▸ Supplied material:
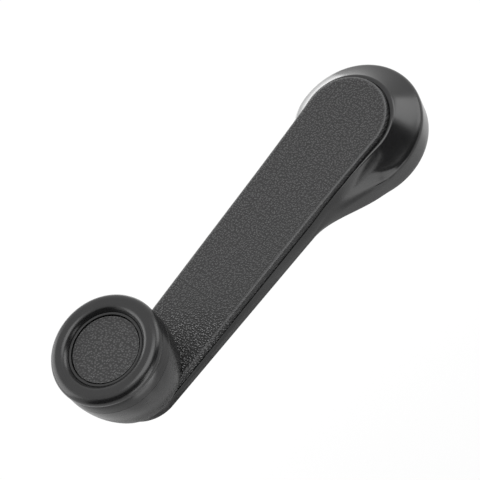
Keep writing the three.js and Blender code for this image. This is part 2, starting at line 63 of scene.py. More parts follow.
def arc(x, y, radius, start, end, steps):
    return [(x + radius * math.cos(a), y + radius * math.sin(a)) for a in spread(start, end, steps)]


def bezier(points, steps):
    curve = []
    for t in spread(0, 1, steps):
        row = list(points)
        while len(row) > 1:
            row = [mix(a, b, t) for a, b in zip(row, row[1:])]
        curve.append(row[0])
    return curve


# A profile's corner with its edge broken, over less than half of either side
def rounded(before, corner, after, radius, steps):
    def pulled(end):
        return mix(corner, end, min(0.49, radius / math.dist(corner, end)))
    return bezier([pulled(before), corner, pulled(after)], steps)


def resample(line, stop, t):  # the line's shape, ended at stop
    end = line[-1]
    whole = max(1e-9, math.dist(line[0], end))
    share = t * math.dist(line[0], stop) / whole
    place = share * (len(line) - 1)
    i = min(len(line) - 2, int(place))
    point = mix(line[i], line[i + 1], place - i)
    return mix(point, stop, t ** 8)


def makePiece(name, verts, faces):
    mesh = bpy.data.meshes.new(name)
    mesh.from_pydata([Vector(v) * mm for v in verts], [], faces)
    mesh.update()
    piece = bpy.data.objects.new(name, mesh)
    bpy.context.scene.collection.objects.link(piece)
    return piece


def lathe(name, profile, count, x=0):  # profile of (radius, height), outside going up
    verts, rings = [], []
    for radius, height in profile:
        if radius == 0:
            rings.append([len(verts)] * count)
            verts.append((x, 0, height))
            continue
        rings.append(range(len(verts), len(verts) + count))
        for i in range(count):
            angle = i * 2 * math.pi / count
            verts.append((x + radius * math.cos(angle), radius * math.sin(angle), height))
    faces = []
    for low, high in zip(rings, rings[1:] + rings[:1]):
        for i in range(count):
            j = (i + 1) % count
            face = list(dict.fromkeys([low[i], low[j], high[j], high[i]]))
            if len(face) > 2:
                faces.append(face)
    return makePiece(name, verts, faces)


def drill(name, radius, bottom, top, count, x=0):
    return lathe(name, [(0, bottom), (radius, bottom), (radius, top), (0, top)], count, x)


# Outlines of (x, y, z) from the lowest to the highest, alike on both sides of the X axis
def loft(name, rows):
    count = len(rows[0])
    faces = []
    for row in range(len(rows) - 1):
        low, high = row * count, (row + 1) * count
        for i in range(count):
            j = (i + 1) % count
            faces.append([low + i, low + j, high + j, high + i])
    top = (len(rows) - 1) * count
    for i in range(count // 2):
        strip = list(dict.fromkeys([i, (count - i) % count, count - i - 1, i + 1]))
        faces.append(strip)
        faces.append([top + v for v in reversed(strip)])
    return makePiece(name, [point for row in rows for point in row], faces)


def prism(name, outline, bottom, top):
    count = len(outline)
    verts = [(x, y, z) for z in (bottom, top) for x, y in outline]
    faces = [[i, (i + 1) % count, count + (i + 1) % count, count + i] for i in range(count)]
    faces += [list(reversed(range(count))), list(range(count, 2 * count))]
    return makePiece(name, verts, faces)


def block(name, x, y, z, turn=0):
    corners = [(x[0], y[0]), (x[1], y[0]), (x[1], y[1]), (x[0], y[1])]
    c, s = math.cos(turn), math.sin(turn)
    return prism(name, [(a * c - b * s, a * s + b * c) for a, b in corners], *z)


def combine(piece, operation, others):
    for other in others:
        step = piece.modifiers.new(other.name, "BOOLEAN")
        step.operation = operation
        step.solver = "MANIFOLD"
        step.object = other
    depsgraph = bpy.context.evaluated_depsgraph_get()
    whole = bpy.data.meshes.new_from_object(piece.evaluated_get(depsgraph))
    piece.modifiers.clear()
    piece.data = whole
    for other in others:
        bpy.data.objects.remove(other)
    return piece


def finishPiece(piece, material, body, slot, *nodes):
    piece.data.materials.clear()
    piece.data.materials.append(material)
    piece.data.shade_smooth()
    piece.data.set_sharp_from_angle(angle=math.radians(sharpAngle))
    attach(piece, body)
    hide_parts(*nodes)
    print("made", piece.name)


# Outlines of the crank and its cover: a round hub, a curve into a straight tapering side,
# and a round end

outlineSteps = {"hub": 72, "blend": 36, "arm": 16, "end": 36}
blendReach = 31
armLength = throw - 0.45  # the arm's end is centred just short of the knob's axis


def grown(outline, by):
    return {key: value if key == "x" else value + by for key, value in outline.items()}


def sideAngle(outline):
    return math.pi / 2 + math.asin((outline["side"] - outline["end"]) / (outline["x"] + armLength))


def halfWidth(outline, distance):
    angle = sideAngle(outline)
    return (outline["side"] + (distance + outline["x"]) * math.cos(angle)) / math.sin(angle)


def halfOutline(outline):
    steps = outlineSteps
    x, hub, side, end = (outline[key] for key in ("x", "hub", "side", "end"))
    angle = sideAngle(outline)
    normal = (math.cos(angle), math.sin(angle))
    reach = blendReach + x
    radius = (reach ** 2 / (hub - side) - (hub + side)) / 2
    centre = (
        x + normal[0] * (side + radius) - normal[1] * reach,
        normal[1] * (side + radius) + normal[0] * reach,
    )
    hubAngle = math.atan2(centre[1], centre[0] - x)
    start = (centre[0] - normal[0] * radius, centre[1] - normal[1] * radius)
    finish = (normal[0] * end - armLength, normal[1] * end)
    points = arc(x, 0, hub, 0, hubAngle, steps["hub"])
    points += arc(*centre, radius, hubAngle + math.pi, angle + math.pi, steps["blend"])[1:]
    points += [mix(start, finish, t) for t in spread(0, 1, steps["arm"])[1:]]
    points += arc(-armLength, 0, end, angle, math.pi, steps["end"])[1:]
    return points


def wholeOutline(outline, by=0):
    half = halfOutline(grown(outline, by))
    return half + [(x, -y) for x, y in reversed(half[1:-1])]


# Crank body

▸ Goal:
In the listing above, locate the line with "hide_parts(*nodes)" and the line with "value if key", then extract exactly those lines and every line between them, and nothing more.

▸ Task answer:
    hide_parts(*nodes)
    print("made", piece.name)


# Outlines of the crank and its cover: a round hub, a curve into a straight tapering side,
# and a round end

outlineSteps = {"hub": 72, "blend": 36, "arm": 16, "end": 36}
blendReach = 31
armLength = throw - 0.45  # the arm's end is centred just short of the knob's axis


def grown(outline, by):
    return {key: value if key == "x" else value + by for key, value in outline.items()}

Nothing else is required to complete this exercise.